The planning officer’s report recommended approval of the variations, adding for good measure that the council’s in-house valuers had confirmed that “the negative effect of on-site social rented housing on the end values of the private units could in this case render the scheme financially unviable” . The report explained that the design implications of providing a “separate entrance for the affordable units would reduce the overall retail provision within the scheme which wouldn’t support the planning objective of creating a strong and continuous retail frontage at the base of the towers.” The report also claimed that “it is not possible to show that the value from the additional 61 private residential units produces any additional value”

Southwark’s loss…

For failing to provide any on-site affordable housing, Delancey should have paid £52.7m under Southwark’s tariff for in-lieu affordable housing payments1. It offered nothing and Southwark finally settled for a consolatory payment of just £1m2.

Delancey’s gain…

We show here the confidential viability assessment Delancey submitted for this application.

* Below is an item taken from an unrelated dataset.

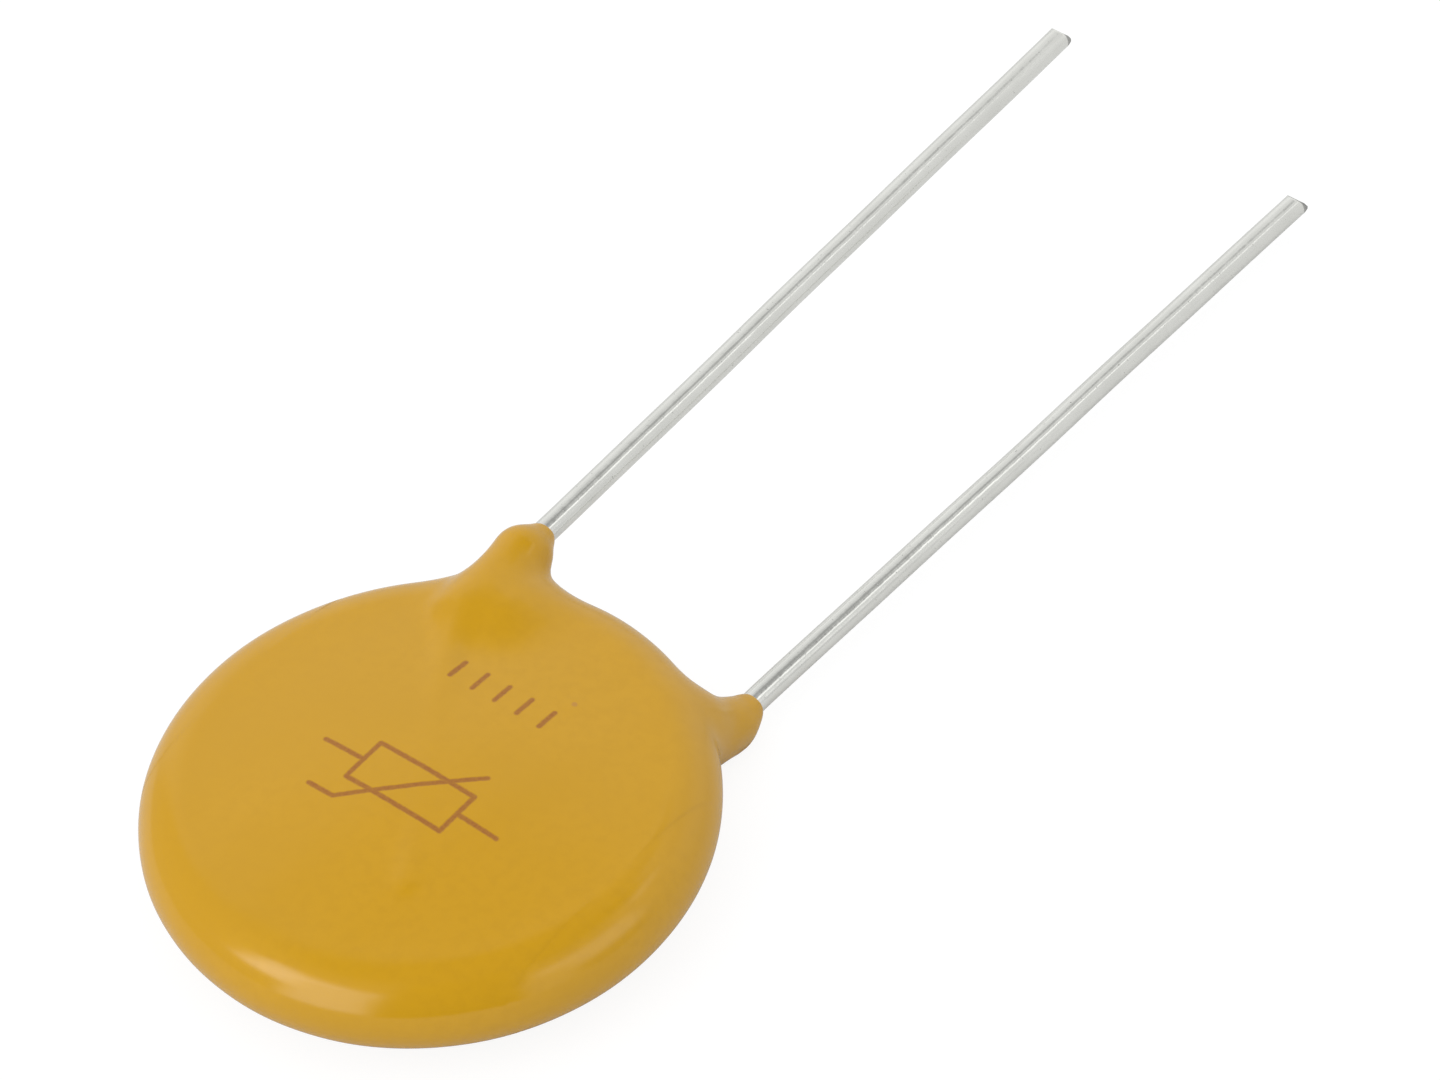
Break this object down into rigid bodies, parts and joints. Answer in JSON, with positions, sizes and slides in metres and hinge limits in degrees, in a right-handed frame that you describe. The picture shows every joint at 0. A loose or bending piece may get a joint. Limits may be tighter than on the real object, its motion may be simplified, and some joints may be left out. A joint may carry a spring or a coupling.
{
  "type": "metal oxide varistor",
  "caption": "Round resin-dipped varistor disc with gently domed faces, a soft ridge over each soldered wire and long straight tinned wires that leave its rim side by side.",
  "frame": {"origin": "on the surface the part lies on, under the middle of its outline", "axes": "+Y along the wires, from the disc towards their cut tips; +Z out of the front face, the one with the -X wire; the back face is down"},
  "size_m": [0.022, 0.0584, 0.0058],
  "materials": {
    "resin_coat": "gloss",
    "zinc_oxide": "matte",
    "fired_silver": "satin",
    "tinned_wire": "gloss",
    "solder": "satin"
  },
  "bodies": {
    "root": {"coating": "resin_coat", "ceramic_disc": "zinc_oxide", "front_electrode": "fired_silver", "back_electrode": "fired_silver", "front_lead": "tinned_wire", "back_lead": "tinned_wire", "front_solder": "solder", "back_solder": "solder"}
  },
  "joints": []
}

It states that the completed residential flats would sell for an average of just £525 per square foot. This is well below the £829 per square foot3 average sales price achieved by the neighbouring Strata Tower development. If we take this as the measure and multiply the difference by Tribeca’s total residential square footage (247,079 sqft) we get a staggering £75 million undervaluation.

A different comparison would be against the current sales price of flats on the neighbouring Heygate redevelopment, the cheapest of which is a 1-bed flat currently on sale for £415,000 giving £967 per sqft; nearly double the Delancey estimate. Multiplying the Heygate/Tribeca difference by the total Tribeca floorspace gives an undervaluation of £109m.

The huge discrepancy between estimated and actual end sales values, might be explained to some extent by rising property values in the (sometimes prolonged) period between planning approval and completion. But even time-adjusted comparisons show that the original estimates for Tribeca Square were extremely pessimistic. The result is that Southwark has lost a great deal of affordable housing and Delancey have made a great deal of profit.

In 2011 Eadon Estates sold the site for £40m to DV4 Eadon Ltd (another Delancey shell company registered in the British Virgin Islands).

In 2013 former deputy council leader Kim Humphries resurfaced at the Elephant working for Delancey as an independent development consultant.



Para 6.29 of the planning statement says affordable housing not viable because of market square.







  1. Southwark’s in-lieu affordable housing tariff is £100,000 per habitable room x 527 habitable rooms (35% of Tribeca Square total) = £52.7m

  2. See page 2 (Affordable Housing Commuted Sum) of the s106 legal agreement.

  3. See Strata Tower achieved end sales values (avg. £829 psqft) on pg. 4 of this Winter 2011/2012 Colliers International market data report.